Tom came to the sport after me and to the best of my knowledge only owned a Gilera 125 Lusso and a 1971 Triumph Trident 750. I think he left motorcycling behind on the streets of Rome and did not pursue it further when back in the United States. His was the love of the small bits of freedom biking gave him from his attentive family. It also distinguished him from his older brothers who were a well-respected scientist at Cal Tech and a concert pianist who had studied in Denmark. Tom was and is to this day an accomplished photographer and videographer, but back then he was also a bad boy motorcyclist jamming around the back alleys of Rome with us in a way that gave him the ability to breath outside the range of mom and dad. Tom spent his days in Silicon Valley and is now a resident of Santa Fe living the cultured spiritual life.
There was one more member of our high school gang and that was Mike, who was the high school chick-magnet dreamboat we all wished we were. He was what one would call a preppy at the time and he rode the oh-so-cool BSA “Thumper” single-cylinder 500 that had a leg-breaking starter kickback habit that could splinter your leg if you were not careful when you kicked it over. Mike disappeared to his native California after high school and I don’t know what became of his motorcycling post-Rome, but he became a senior forrest ranger in Yosemite and spent winters as resident ranger snowed-in at Denali in Alaska. He traded in his preppy ways for the mountain man look complete with thick beard and presumably rough hands. I guess motorcycling for him was a way to get from one girlfriend in Europe to another (he had many and we met some on our travels around the continent).

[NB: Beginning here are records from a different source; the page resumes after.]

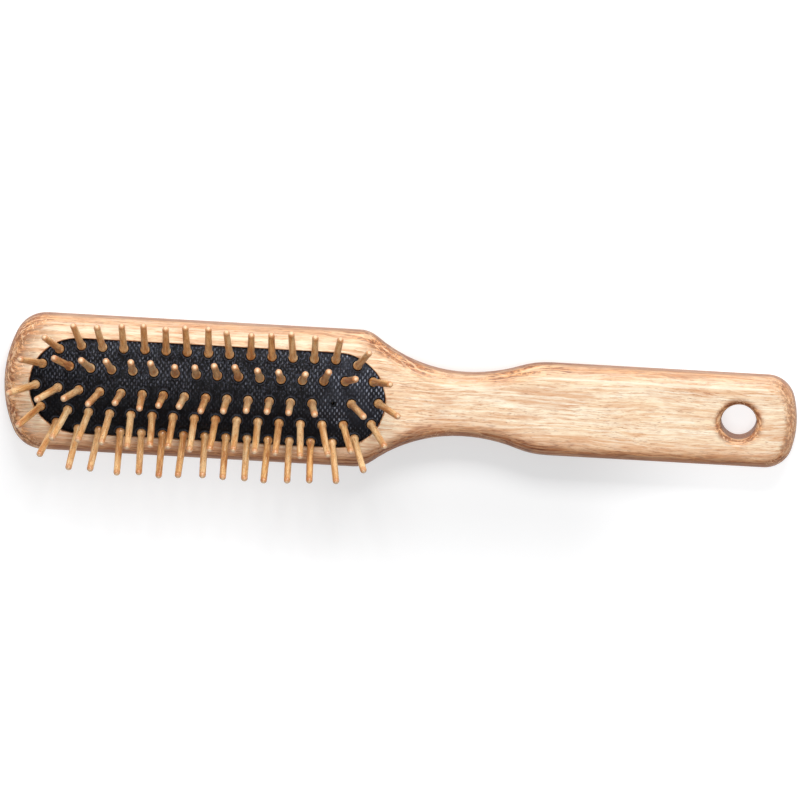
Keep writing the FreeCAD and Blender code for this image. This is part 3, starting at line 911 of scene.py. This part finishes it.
def top_sheet(pins, openings):
    """Upper side of the facing: points, triangles, and each point's distance from the nearest pin."""
    rim_radius = face.radius - RIM_ROLL
    rim = stadium_loop(face.spine, rim_radius)
    holes = [circle_on_face(axis, radii)[:, :2] for axis, radii in openings]
    loose = np.concatenate([rings_round(pins), field_between(pins)])
    loose = loose[from_spine(loose) < rim_radius - RIM_STEP / 2]
    faces = triangulate(rim, holes, loose)
    flat = np.concatenate([rim] + holes + [loose])
    swell = swell_at(flat, cloth_swell(pins))
    points = face.on(flat) + face.normal(flat) * swell[:, None]
    # the vent's torn edge gets the same painted gap shade and crest highlight as a pin
    torn = RING_GAP + VENT_FRAY * (from_axis(points, vent_axis()) - VENT_TORN_RADIUS)
    nearest = np.clip(torn, 0, PIN_CLEAR_RADIUS)
    for pin in pins:
        distance = from_axis(points, pin)
        nearest = np.minimum(nearest, distance)
        near = distance < 2 * DIMPLE_RADIUS
        fade = np.clip((rim_radius - from_spine(flat[near])) / RIM_ROLL, 0, 1)
        points[near] += np.outer(grommet(distance[near]) * fade, pin[1])
    return points, faces, nearest


def under_sheet(openings):
    """Under side of the facing: points and triangles."""
    radius = face.radius - SHEET_THICKNESS
    rim = stadium_loop(face.spine, radius)
    holes = [circle_on_face(axis, radii, SHEET_THICKNESS)[:, :2] for axis, radii in openings]
    field = even_field(UNDERSIDE_STEP)
    field_points = face.on(field)
    clear = from_spine(field) < radius - UNDERSIDE_STEP / 2
    for axis, radii in openings:
        clear &= from_axis(field_points, axis) > radii.max() + UNDERSIDE_STEP / 2
    loose = field[clear]
    faces = triangulate(rim, holes, loose)
    points = face.on(np.concatenate([rim] + holes + [loose])) - (0, 0, SHEET_THICKNESS)
    return points, faces


def edge_loops(top_rim, under_rim, bottom):
    """Loops from the upper side's rim over the rolled edge, down the skirt and up its inside."""
    corner = face.on(stadium_loop(face.spine, face.radius))
    end = corner - (0, 0, RIM_ROLL)
    loops = []
    for t in np.arange(1, RIM_ROLL_RINGS + 1) / RIM_ROLL_RINGS:
        loops.append(top_rim * (1 - t) ** 2 + corner * 2 * t * (1 - t) + end * t ** 2)
    skirt_top = loops[-1]
    for t in np.arange(1, SKIRT_RINGS + 1) / SKIRT_RINGS:
        ring = skirt_top.copy()
        ring[:, 2] = skirt_top[:, 2] * (1 - t) + bottom * t
        loops.append(ring)
    inside = np.column_stack([under_rim[:, :2], np.full(len(under_rim), bottom)])
    for t in np.arange(SKIRT_RINGS) / SKIRT_RINGS:
        loops.append(inside * (1 - t) + under_rim * t)
    return loops


def sewn(top_faces, under_faces, loop_firsts, around, hole_sizes):
    """Faces of the closed sheet: upper side, edge loops, under side, walls of the openings."""
    faces = [tuple(f) for f in top_faces]
    for a, b in zip(loop_firsts, loop_firsts[1:]):
        for i in range(around):
            j = (i + 1) % around
            faces.append((a + i, b + i, b + j, a + j))
    under_first = loop_firsts[-1]
    faces += [tuple(under_first + f[::-1]) for f in under_faces]
    first = around
    for count in hole_sizes:
        for i in range(count):
            j = (i + 1) % count
            faces.append((first + i, under_first + first + i, under_first + first + j, first + j))
        first += count
    return faces


def arc_from_middle(y):
    """Length along the curved section from its middle to y, so the weave keeps its size down the sides."""
    ys = np.linspace(0, face.radius, ARC_SAMPLES)
    steps = np.hypot(np.diff(ys), np.diff(face.height(0 * ys, ys)))
    arc = np.concatenate([[0], np.cumsum(steps)])
    return np.sign(y) * np.interp(np.abs(y), ys, arc)


def face_outwards(obj):
    mend = bmesh.new()
    mend.from_mesh(obj.data)
    bmesh.ops.recalc_face_normals(mend, faces=mend.faces)
    mend.to_mesh(obj.data)
    mend.free()


def textile_cushion(pins, material):
    """The woven facing: swollen between the pins, a raised ring round each, rolled into the rim."""
    pin_radii = np.full(PIN_RING_POINTS, PIN_HOLE_RADIUS)
    openings = [(pin, pin_radii) for pin in pins] + [(vent_axis(), vent_radii())]
    top, top_faces, nearest = top_sheet(pins, openings)
    under, under_faces = under_sheet(openings)
    around = len(stadium_loop(face.spine, face.radius))
    loops = edge_loops(top[:around], under[:around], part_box("fabric_facing")[0].z)
    points = np.concatenate([top] + loops + [under])
    loop_firsts = [0] + [len(top) + around * i for i in range(len(loops) + 1)]
    hole_sizes = [len(radii) for _, radii in openings]
    faces = sewn(top_faces, under_faces, loop_firsts, around, hole_sizes)

    piece = make_mesh("textile_cushion", points, faces)
    face_outwards(piece)
    place = np.column_stack([points[:, 0], arc_from_middle(points[:, 1]), np.zeros(len(points))])
    pin_distance = np.full(len(points), PIN_CLEAR_RADIUS)
    pin_distance[:len(top)] = nearest
    add_attribute(piece, "pin_distance", pin_distance / MM)
    add_attribute(piece, "weave_place", place / MM)
    wear(piece, material)
    return piece


def make_mesh(name, points, faces):
    """New smooth-shaded piece in the scene."""
    mesh = bpy.data.meshes.new(name)
    mesh.from_pydata([tuple(p) for p in points], [], faces)
    mesh.validate()
    obj = bpy.data.objects.new(name, mesh)
    bpy.context.scene.collection.objects.link(obj)
    mesh.polygons.foreach_set("use_smooth", [True] * len(mesh.polygons))
    return obj


def copied(name, node, material):
    """A piece with the same shape as a CAD node."""
    piece = bpy.data.objects.new(name, node.data.copy())
    bpy.context.scene.collection.objects.link(piece)
    piece.matrix_world = node.matrix_world
    wear(piece, material)
    return piece


# ---- the brush ---------------------------------------------------------------------------
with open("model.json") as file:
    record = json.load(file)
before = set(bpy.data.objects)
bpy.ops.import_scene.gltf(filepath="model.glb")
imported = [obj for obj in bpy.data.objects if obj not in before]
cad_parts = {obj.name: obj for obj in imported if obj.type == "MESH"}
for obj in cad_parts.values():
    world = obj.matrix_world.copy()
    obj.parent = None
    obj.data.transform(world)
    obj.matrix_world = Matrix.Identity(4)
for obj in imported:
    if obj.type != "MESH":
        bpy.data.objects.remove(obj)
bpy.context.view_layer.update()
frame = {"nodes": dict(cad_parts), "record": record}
nodes = frame["nodes"]
dice = np.random.default_rng(RANDOM_SEED)
face = CushionFace(nodes["fabric_facing"])

pins = dress_pins(nodes, pin_wood(), dice)
mount_places = {mount["name"]: mount["pos_m"] for mount in frame["record"]["mounts"]}
wear(nodes["wooden_body"], board_wood(mount_places["hanging_hole"]))

cushion = textile_cushion(pins, textile())
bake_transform(cushion)
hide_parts("fabric_facing")

pad = copied("rubber_pad", nodes["rubber_cushion"], rubber())
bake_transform(pad)
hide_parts("rubber_cushion")


# ---- stage -------------------------------------------------------------------------------
def set_camera():
    """Long lens, high above the brush and tilted towards its -Y side."""
    tilt, roll, yaw = map(math.radians, (CAMERA_TILT_DEG, CAMERA_ROLL_DEG, CAMERA_YAW_DEG))
    turn = Matrix.Rotation(roll, 3, "Z") @ Matrix.Rotation(tilt, 3, "X") @ Matrix.Rotation(yaw, 3, "Y")
    axes = turn.transposed()
    data = bpy.data.cameras.new("camera")
    data.sensor_width = SENSOR_WIDTH
    data.lens = SENSOR_WIDTH * CAMERA_DISTANCE / FIELD_WIDTH
    data.clip_start, data.clip_end = CAMERA_CLIP
    camera = bpy.data.objects.new("camera", data)
    bpy.context.scene.collection.objects.link(camera)
    camera.matrix_world = Matrix.Translation(CAMERA_AIM + axes.col[2] * CAMERA_DISTANCE) @ axes.to_4x4()
    bpy.context.scene.camera = camera


def area_light(name, place, size, power):
    data = bpy.data.lights.new(name, "AREA")
    data.shape = "RECTANGLE"
    data.size, data.size_y = size
    data.energy = power
    light = bpy.data.objects.new(name, data)
    bpy.context.scene.collection.objects.link(light)
    light.location = place
    light.rotation_mode = "QUATERNION"
    light.rotation_quaternion = (Vector(LIGHT_AIM) - Vector(place)).to_track_quat("-Z", "Y")


def soft_sky():
    """White world, bright from +Y and dim from -Y."""
    world = bpy.data.worlds.new("studio")
    world.use_nodes = True
    tree = world.node_tree
    background = tree.nodes["Background"]
    background.inputs["Color"].default_value = (1, 1, 1, 1)
    direction = tree.nodes.new("ShaderNodeTexCoord")
    split = tree.nodes.new("ShaderNodeSeparateXYZ")
    fall = tree.nodes.new("ShaderNodeMapRange")
    fall.inputs["From Min"].default_value = -SKY_TURN
    fall.inputs["From Max"].default_value = SKY_TURN
    fall.inputs["To Min"].default_value = SKY_FROM_MINUS_Y
    fall.inputs["To Max"].default_value = SKY_FROM_PLUS_Y
    tree.links.new(direction.outputs["Generated"], split.inputs[0])
    tree.links.new(split.outputs["Y"], fall.inputs["Value"])
    tree.links.new(fall.outputs[0], background.inputs["Strength"])
    return world


def set_stage():
    """Pale floor just under the brush, the sky and two soft lights."""
    corners = [(-FLOOR_HALF, -FLOOR_HALF, 0), (FLOOR_HALF, -FLOOR_HALF, 0),
               (FLOOR_HALF, FLOOR_HALF, 0), (-FLOOR_HALF, FLOOR_HALF, 0)]
    floor = make_mesh("floor", corners, [(0, 1, 2, 3)])
    floor.location.z = -FLOOR_DROP
    wear(floor, floor_paint())
    bpy.context.scene.world = soft_sky()
    area_light("key", KEY_PLACE, KEY_SIZE, KEY_POWER)
    area_light("overhead", OVERHEAD_PLACE, OVERHEAD_SIZE, OVERHEAD_POWER)
    bpy.context.scene.view_settings.view_transform = "Standard"


set_camera()
set_stage()
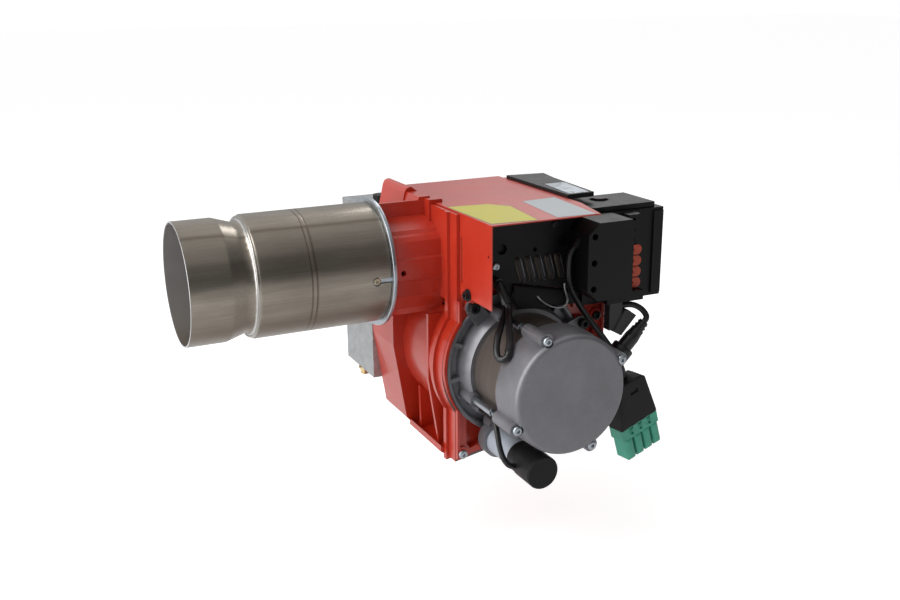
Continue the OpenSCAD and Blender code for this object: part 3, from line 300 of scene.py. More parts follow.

In college, not one of my buddies was into motorcycles so I suppose that made me very unique to them in that regard. I came to the party with it and left with it buried under the snow of Upstate New York. It took me a decade of early career nose-to-grindstone work to remember my love of the sport and re-engage by buying a suburban BMW K750. Before that in Rome and Ithaca I had owned five bikes and after that I have now owned another series of twenty-one more motorcycles for a grand total of 27 to date lifetime total. Compare that to about 20 or so cars (I have a much harder time keeping track of cars since I consider them utilitarian transportation at best). I am in love with the freedom of riding and have only minimal use for tinkering with the mechanicals or gadgetry of motorcycles like my friend Steve or my brother-in-law Jeff. To me the ride is all, which is why, when I wrote my 400-page tome on my riding habit, I called it The Ride is All.
On Sunday I felt overdue for a ride so I took out my BMW R1250GS Adventure, which now has about 5,000 miles on the odometer from this year’s riding. I keep another bike, a Kawasaki Versys 1000 as well and truly enjoys riding it, but must say that the GSA is the best bike (by FAR) that I have ever owned and ever ridden. I have owned all manner of European bikes, Harleys, Indians, Hondas, Suzukis and Kawasaki’s, and none of them feel as right to me as the BMW GSA. It sits high and stable and yet is not overly heavy like the K1600 and R1250RT I owned right before this. This bike is more about the ride than any other I have ever owned. When one goes out for a ride in San Diego County (preferably on the Eastern and Northern parts of the county where the traffic is light and the roads are curvy), one sees lots and lots of other motorcycles. Sunday was a 75 degree day, so perfect weather for riding with no clouds in the sky and the Santa Ana winds in abeyance. I am in the habit of riding in my Siena Cavalry helmet that has a great Bluetooth speaker system above the open ear pieces. I usually listen to tunes on a playlist, but that day I chose to put on Barack Obama’s audiobook, Promised Land. When motorcyclists ride they always wave to one another in the camaraderie of brotherhood. I spent the day riding 120 miles and constantly waving to others with a smile on my face and a lightness of heart that can only come from listening to a great man like Barack Obama describing all that he likes about and wants for the people (all the people) of America and the world. What a great way to spend a Sunday, waving to the promised land.